De nombreux Marocains croient désormais que la guerre du Sahara est responsable des difficultés intérieures du pays – inflation, impôts élevés, chômage croissant et dépenses sociales inadéquates – et un nombre croissant d’entre eux seraient favorables à une confrontation avec l’Algérie comme moyen d’amener toutes les parties à la table des négociations. Seul le Roi Hassan prendrait une telle décision, et il est peu probable qu’il soit influencé par le sentiment populaire. La considération par les Marocains de cette stratégie relativement désespérée reflète leur prise de conscience croissante que le cours de la guerre au Sahara s’est retourné contre le Maroc, à mesure que les succès militaires et la force politique du Polisario se sont accrus. Les Marocains – qui ont environ la moitié de leur force militaire de plus de 100 000 hommes dédiée au problème du Sahara – ont retiré plus tôt cette année l’essentiel de leurs forces vers un périmètre défensif dans le nord-ouest du Sahara Occidental (voir carte ci-jointe), avec pour résultat que le Front Polisario – une force totale estimée à 10 000 à 12 000 hommes – opère librement dans de vastes zones du territoire faiblement peuplé. Les guérilleros ont commencé en 1979, pour la première fois, à mener des attaques concentrées sur des villes à l’intérieur du Maroc, et la fréquence et l’intensité de celles-ci n’ont cessé d’augmenter (1).
Le Maroc a formellement revendiqué la souveraineté sur la partie nord du Sahara Occidental en avril 1976…
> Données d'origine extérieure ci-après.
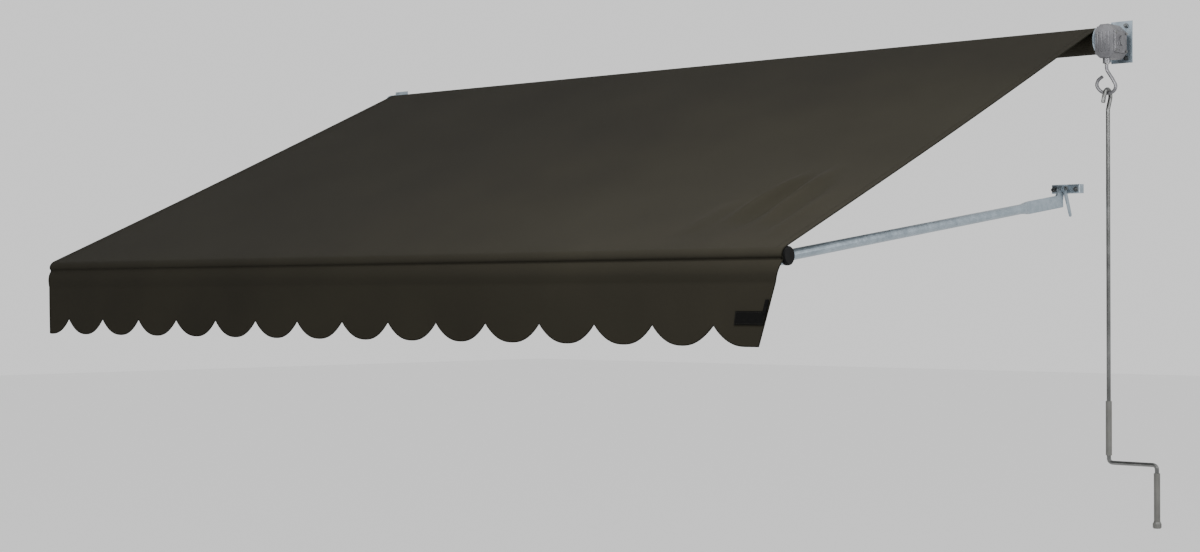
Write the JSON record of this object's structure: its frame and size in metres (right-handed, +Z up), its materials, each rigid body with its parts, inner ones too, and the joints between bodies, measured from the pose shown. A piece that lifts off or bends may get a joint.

Possibilités à court terme
Plusieurs développements potentiels (ou l’absence de développements) indésirables pour les États-Unis sont possibles au cours des six prochains mois :
— Dans le cadre de la démarche de Hassan visant à revendiquer l’ancienne zone sud mauritanienne (jusqu’à présent, les troupes marocaines ne seraient présentes qu’à Dakhla, la capitale provinciale, et dans un ou deux autres centres de population), le Maroc pourrait introduire une force militaire beaucoup plus importante dans le secteur. Une force importante serait capable de sécuriser les quelques villes et d’établir des bases, mais – sans un changement fondamental dans leur mode opératoire – les Marocains ne seraient pas en mesure d’assurer un contrôle marocain effectif sur la majeure partie de la zone ou de vaincre les guérilleros.
L’occupation marocaine de la partie sud du Sahara Occidental s’est avérée initialement populaire auprès des Marocains car elle répond au nationalisme marocain.
Cependant, si le Maroc ne parvient pas à prendre rapidement l’initiative – ce qui semble peu probable – cela mettra à rude épreuve les ressources militaires et sapera le moral des troupes. Cela affaiblira également la position diplomatique et politique du Maroc, car cela donne l’impression d’une hégémonie territoriale marocaine et d’un mépris pour l’appel à l’autodétermination. Hassan pourrait espérer utiliser son occupation du territoire comme monnaie d’échange lors de toute négociation, mais le Polisario a répété à plusieurs reprises qu’il devait contrôler l’ensemble du Sahara Occidental.
— Hassan pourrait provoquer un incident militaire le long de la frontière marocaine avec l’Algérie ou initier des opérations de guérilla à l’intérieur même de l’Algérie – contre des cibles du Polisario et/ou algériennes – comme moyen de forcer les négociations. Le Maroc aurait entraîné pendant plusieurs mois une petite force de Sahraouis pour mener des attaques contre des installations et du personnel algériens en représailles aux raids du Polisario. Hassan espérerait vraisemblablement qu’une médiation par une tierce partie suivrait de tels affrontements et lui offrirait une issue favorable. Cela risquerait une guerre à grande échelle avec l’Algérie. Nous n’avons à ce jour aucune preuve que Hassan ait fait des préparatifs pour un incident militaire, qu’il cherche des hostilités plus larges avec l’Algérie, ou même qu’il se prépare à mettre en œuvre ses menaces souvent répétées de poursuite chaude des guérilleros en Algérie. Hassan a en fait récemment adopté une posture conciliante envers l’Algérie, promettant même de ne pas organiser d’attaques contre les sanctuaires du Polisario à l’intérieur de l’Algérie.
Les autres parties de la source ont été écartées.